I skitter and fumble down a muddy field edge to where the Leeds-Huddersfield railway line and the high-voltage transmission lines both cross the Howley Beck, and emerge from a short tunnel under the railway into an altogether gentler landscape. Birkby Brow Wood is easy-going but muddy underfoot. In the solitude, the rumble of the M62 has joined me like a low-pitched tinnitus. A passing couple eye me suspiciously. A smoker’s waft travels at least 50 metres ahead of him despite the still air.
I reach Howden Clough, and figuring out how to get across the M62 has led me to rejoin the Kirklees Way and head west on Leeds Road towards Birstall. Now begins a tedious 3km through two industrial estates. It’s getting close to lunchtime. If the weather had been bad I’d considered diverting into IKEA for weak coffee and cheap meatballs; or a longer route through Birstall to make a stop at Oakwell Hall (famous as Charlotte Bronte’s ‘Fieldhead’ from her novel Shirley). With hindsight I think this latter option would have made a better route than the Kirklees Way; but I’m keen to press on, so I cross the manic motorway at Fieldhead Farm to reach my preferred lunch stop. It’s a murky, moorland high noon as I arrive at Adwalton Moor.
On 20th June 1643, 10,000 Royalists commanded by the Earl of Newcastle set off from Howley Hall, on what must have been a fairly similar route to my own, but without the M62 or the prospect of meatballs to distract them. At Adwalton Moor they met and defeated 3,500 Parliamentarians, of whom 500 were killed. Today, by comparison, is quiet enough for me to enjoy my sandwich, finish my coffee and try the outdoor gym.
Crossing to the other side of Drighlington I come to Pitty Close Farm, a site recently given planning permission by Leeds City Council for 200 houses. It was one of many ‘Protected Area of Search’ sites around Leeds where land agents have exploited the lack of an adopted Local Plan to gain speculative permissions. It’s a prominent site, and its development will permanently change the character of the landscape. It will roughly halve the open gap of countryside between Drighlington and Gildersome. But the planning system has been so weakened in recent years that it was unable to protect this land from inappropriate development.
Lumb Hall, just off my route, is a Grade 1 listed building dating from around 1640, with a striking architectural palette including a huge wheel window. Crossing the A58 at Nethertown I rejoin the Leeds Country Way, which drops scruffily down into the delightful, meandering Cockersdale, leading me along the Tong Beck into a lovely remnant of ancient woodland at Nans Whin Wood. A man greets me with a very precise, “Arrfternoon!” to which I respond with an ill-defined grunt: “Ayght.”

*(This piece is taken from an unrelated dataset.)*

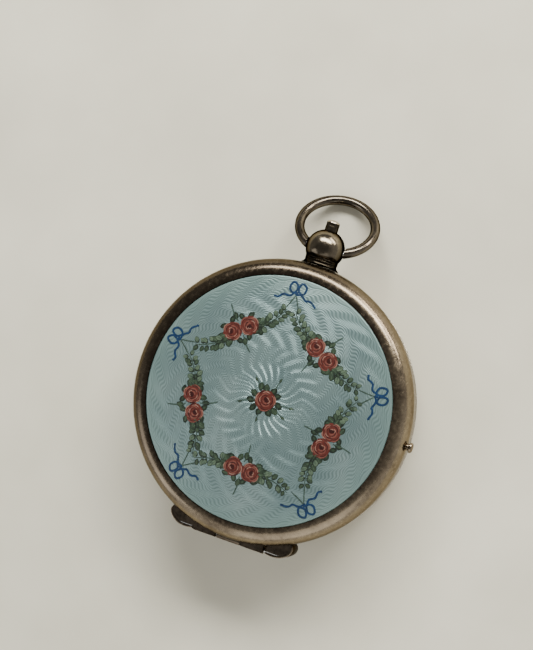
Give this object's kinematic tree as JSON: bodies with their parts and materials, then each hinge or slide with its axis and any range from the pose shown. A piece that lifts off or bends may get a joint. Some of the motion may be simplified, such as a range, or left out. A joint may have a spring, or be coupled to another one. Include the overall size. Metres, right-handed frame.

Crossing Tong Lane, and heading west along the Pudsey Beck, I’m on the home straight. It’s the quietest and squelchiest section of the day. Aside from a couple of horses, I have only the sound of my boots squeezing purplish-grey ooze out of the mossy sponge for a good half-hour, eventually passing some disused mills where two young men sit, motionless. Their minds have wandered off on a little narcotic jaunt, their bodies parked awaiting their return.
Suddenly, I’m on a golf course, and I can hear quad bikes, and I know that I’m approaching population once again. But there’s one final surprise before I reach Pudsey itself. I drag myself up a stone path to the Fulneck Moravian Settlement. This extraordinary outpost of 18th century Czech life sits calmly along one, straight street, and immediately evokes the joy and relief of the original, exiled community to have found this quiet, fertile, Arcadian spot to make their new home. I also notice that the Moravian Church boasts ‘Organ Concerts on the Famous Snetzler/Binns Fulneck Organ’. The organ was originally the work of Swiss organ builder John Schnetzler in 1748, and Leeds-based James Jepson Binns rebuilt it in the 1930s. The concerts are held on the first Thursday of each month. I resolve to come back to hear the organ’s tones echoing out across the peaceful valley.